-- BEGIN --

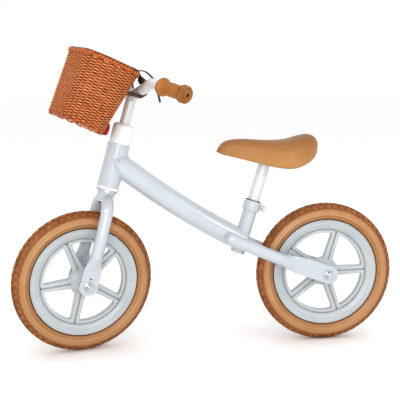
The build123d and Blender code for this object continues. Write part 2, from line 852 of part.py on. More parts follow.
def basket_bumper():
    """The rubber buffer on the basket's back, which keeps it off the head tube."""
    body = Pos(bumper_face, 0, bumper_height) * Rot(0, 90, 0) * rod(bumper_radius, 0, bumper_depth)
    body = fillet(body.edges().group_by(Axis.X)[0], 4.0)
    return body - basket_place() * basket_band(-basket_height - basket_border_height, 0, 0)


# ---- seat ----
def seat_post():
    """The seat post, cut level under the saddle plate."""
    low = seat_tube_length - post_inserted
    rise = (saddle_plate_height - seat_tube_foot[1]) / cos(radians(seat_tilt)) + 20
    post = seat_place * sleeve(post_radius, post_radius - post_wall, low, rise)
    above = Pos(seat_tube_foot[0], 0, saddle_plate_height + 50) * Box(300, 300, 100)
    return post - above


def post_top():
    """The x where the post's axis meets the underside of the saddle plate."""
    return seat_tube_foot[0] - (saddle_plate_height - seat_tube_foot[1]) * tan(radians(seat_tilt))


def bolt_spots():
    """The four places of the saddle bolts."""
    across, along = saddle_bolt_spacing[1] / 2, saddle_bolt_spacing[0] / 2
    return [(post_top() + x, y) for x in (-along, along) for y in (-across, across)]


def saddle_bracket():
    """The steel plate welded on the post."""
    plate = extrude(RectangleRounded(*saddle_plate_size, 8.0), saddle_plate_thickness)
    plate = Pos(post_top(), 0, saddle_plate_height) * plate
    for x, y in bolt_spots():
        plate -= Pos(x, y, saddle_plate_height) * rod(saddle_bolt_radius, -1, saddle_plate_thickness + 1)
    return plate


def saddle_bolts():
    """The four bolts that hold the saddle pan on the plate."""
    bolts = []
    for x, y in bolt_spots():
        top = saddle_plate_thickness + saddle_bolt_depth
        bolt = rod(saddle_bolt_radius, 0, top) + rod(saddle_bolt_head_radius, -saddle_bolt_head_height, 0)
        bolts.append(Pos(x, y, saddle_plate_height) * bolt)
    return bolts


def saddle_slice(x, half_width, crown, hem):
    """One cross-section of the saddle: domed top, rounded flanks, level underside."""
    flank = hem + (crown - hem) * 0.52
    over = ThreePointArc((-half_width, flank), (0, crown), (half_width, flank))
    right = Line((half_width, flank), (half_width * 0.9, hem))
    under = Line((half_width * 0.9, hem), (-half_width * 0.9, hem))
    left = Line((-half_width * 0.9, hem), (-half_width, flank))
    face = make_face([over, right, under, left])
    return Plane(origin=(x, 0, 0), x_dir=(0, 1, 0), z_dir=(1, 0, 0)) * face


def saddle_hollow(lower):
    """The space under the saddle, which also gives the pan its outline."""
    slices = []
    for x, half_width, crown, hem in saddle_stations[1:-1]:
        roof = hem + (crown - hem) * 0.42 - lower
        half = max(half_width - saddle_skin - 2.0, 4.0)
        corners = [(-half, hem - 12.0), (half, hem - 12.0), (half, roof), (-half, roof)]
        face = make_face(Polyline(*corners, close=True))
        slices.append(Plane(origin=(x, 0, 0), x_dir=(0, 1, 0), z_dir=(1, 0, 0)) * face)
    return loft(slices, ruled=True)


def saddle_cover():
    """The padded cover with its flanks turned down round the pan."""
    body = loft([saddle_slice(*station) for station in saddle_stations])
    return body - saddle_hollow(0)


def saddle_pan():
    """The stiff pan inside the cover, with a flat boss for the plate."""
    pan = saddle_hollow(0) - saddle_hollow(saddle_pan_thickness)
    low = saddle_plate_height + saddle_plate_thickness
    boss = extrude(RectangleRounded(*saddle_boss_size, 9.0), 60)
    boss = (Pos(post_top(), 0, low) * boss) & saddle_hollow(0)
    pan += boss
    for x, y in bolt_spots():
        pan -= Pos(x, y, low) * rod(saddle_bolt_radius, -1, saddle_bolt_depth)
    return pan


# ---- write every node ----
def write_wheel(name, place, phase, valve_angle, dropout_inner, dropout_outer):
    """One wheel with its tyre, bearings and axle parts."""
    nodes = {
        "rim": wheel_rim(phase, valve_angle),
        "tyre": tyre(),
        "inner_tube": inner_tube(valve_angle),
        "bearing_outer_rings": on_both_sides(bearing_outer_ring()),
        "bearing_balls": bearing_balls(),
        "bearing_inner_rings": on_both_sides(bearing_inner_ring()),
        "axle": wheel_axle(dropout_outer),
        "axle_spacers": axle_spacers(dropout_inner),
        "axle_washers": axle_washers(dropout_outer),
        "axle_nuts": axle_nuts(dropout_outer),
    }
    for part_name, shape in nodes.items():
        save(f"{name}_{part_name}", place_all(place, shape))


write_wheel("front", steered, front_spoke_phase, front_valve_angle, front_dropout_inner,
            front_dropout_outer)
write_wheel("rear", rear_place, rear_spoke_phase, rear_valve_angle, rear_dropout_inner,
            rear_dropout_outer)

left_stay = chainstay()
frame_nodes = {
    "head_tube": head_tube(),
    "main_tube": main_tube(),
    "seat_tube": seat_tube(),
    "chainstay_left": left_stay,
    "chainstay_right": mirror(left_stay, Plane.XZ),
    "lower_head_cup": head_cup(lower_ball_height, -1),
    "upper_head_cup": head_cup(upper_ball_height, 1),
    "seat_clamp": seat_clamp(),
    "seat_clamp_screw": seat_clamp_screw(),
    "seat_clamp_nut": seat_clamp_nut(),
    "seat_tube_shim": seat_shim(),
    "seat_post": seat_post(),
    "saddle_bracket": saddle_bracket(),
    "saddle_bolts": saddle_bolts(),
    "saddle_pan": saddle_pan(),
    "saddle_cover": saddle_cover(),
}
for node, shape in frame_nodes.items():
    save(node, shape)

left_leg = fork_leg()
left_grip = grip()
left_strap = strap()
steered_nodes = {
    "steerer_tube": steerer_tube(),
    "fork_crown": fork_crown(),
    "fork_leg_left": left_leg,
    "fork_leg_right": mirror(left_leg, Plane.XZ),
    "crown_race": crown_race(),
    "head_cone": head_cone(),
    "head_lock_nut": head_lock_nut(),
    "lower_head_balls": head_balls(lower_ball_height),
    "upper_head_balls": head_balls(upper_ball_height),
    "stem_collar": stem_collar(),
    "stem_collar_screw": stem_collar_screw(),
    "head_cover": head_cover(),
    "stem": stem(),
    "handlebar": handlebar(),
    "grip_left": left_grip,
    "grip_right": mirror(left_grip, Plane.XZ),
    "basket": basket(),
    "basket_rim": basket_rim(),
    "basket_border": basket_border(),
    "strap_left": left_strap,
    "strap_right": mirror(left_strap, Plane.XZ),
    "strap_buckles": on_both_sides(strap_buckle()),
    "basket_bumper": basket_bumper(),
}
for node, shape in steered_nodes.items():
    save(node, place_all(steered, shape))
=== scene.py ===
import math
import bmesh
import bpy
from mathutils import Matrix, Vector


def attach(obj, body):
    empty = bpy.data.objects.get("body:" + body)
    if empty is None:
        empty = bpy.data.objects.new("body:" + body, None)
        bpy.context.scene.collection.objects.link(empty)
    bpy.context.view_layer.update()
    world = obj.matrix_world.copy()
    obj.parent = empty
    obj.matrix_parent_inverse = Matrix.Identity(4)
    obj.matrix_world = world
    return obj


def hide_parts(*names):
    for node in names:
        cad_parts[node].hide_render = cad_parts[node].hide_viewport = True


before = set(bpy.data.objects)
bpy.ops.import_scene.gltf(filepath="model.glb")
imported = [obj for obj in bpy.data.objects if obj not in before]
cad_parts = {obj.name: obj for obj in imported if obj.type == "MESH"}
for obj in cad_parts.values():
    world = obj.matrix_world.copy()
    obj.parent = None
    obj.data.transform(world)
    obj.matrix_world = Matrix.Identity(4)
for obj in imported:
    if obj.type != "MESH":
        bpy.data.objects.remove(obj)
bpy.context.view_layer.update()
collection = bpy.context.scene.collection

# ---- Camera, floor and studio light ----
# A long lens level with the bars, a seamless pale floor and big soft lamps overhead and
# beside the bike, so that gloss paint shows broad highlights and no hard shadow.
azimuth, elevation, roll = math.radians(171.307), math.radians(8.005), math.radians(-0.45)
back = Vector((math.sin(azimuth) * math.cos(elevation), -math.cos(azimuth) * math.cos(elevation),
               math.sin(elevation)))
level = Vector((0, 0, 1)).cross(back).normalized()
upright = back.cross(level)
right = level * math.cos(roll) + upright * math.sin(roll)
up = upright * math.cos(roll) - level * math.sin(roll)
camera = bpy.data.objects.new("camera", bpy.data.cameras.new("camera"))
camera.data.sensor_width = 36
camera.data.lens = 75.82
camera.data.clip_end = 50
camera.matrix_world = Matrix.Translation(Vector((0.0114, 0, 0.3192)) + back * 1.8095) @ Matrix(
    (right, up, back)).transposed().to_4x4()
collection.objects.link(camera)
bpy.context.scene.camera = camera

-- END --

Written problem>
From the line that contains "left_leg = fork_leg()" through the line that contains "before = set(bpy.data.objects)", reproduce every line exactly, both end lines included.

Response>
left_leg = fork_leg()
left_grip = grip()
left_strap = strap()
steered_nodes = {
    "steerer_tube": steerer_tube(),
    "fork_crown": fork_crown(),
    "fork_leg_left": left_leg,
    "fork_leg_right": mirror(left_leg, Plane.XZ),
    "crown_race": crown_race(),
    "head_cone": head_cone(),
    "head_lock_nut": head_lock_nut(),
    "lower_head_balls": head_balls(lower_ball_height),
    "upper_head_balls": head_balls(upper_ball_height),
    "stem_collar": stem_collar(),
    "stem_collar_screw": stem_collar_screw(),
    "head_cover": head_cover(),
    "stem": stem(),
    "handlebar": handlebar(),
    "grip_left": left_grip,
    "grip_right": mirror(left_grip, Plane.XZ),
    "basket": basket(),
    "basket_rim": basket_rim(),
    "basket_border": basket_border(),
    "strap_left": left_strap,
    "strap_right": mirror(left_strap, Plane.XZ),
    "strap_buckles": on_both_sides(strap_buckle()),
    "basket_bumper": basket_bumper(),
}
for node, shape in steered_nodes.items():
    save(node, place_all(steered, shape))
=== scene.py ===
import math
import bmesh
import bpy
from mathutils import Matrix, Vector


def attach(obj, body):
    empty = bpy.data.objects.get("body:" + body)
    if empty is None:
        empty = bpy.data.objects.new("body:" + body, None)
        bpy.context.scene.collection.objects.link(empty)
    bpy.context.view_layer.update()
    world = obj.matrix_world.copy()
    obj.parent = empty
    obj.matrix_parent_inverse = Matrix.Identity(4)
    obj.matrix_world = world
    return obj


def hide_parts(*names):
    for node in names:
        cad_parts[node].hide_render = cad_parts[node].hide_viewport = True


before = set(bpy.data.objects)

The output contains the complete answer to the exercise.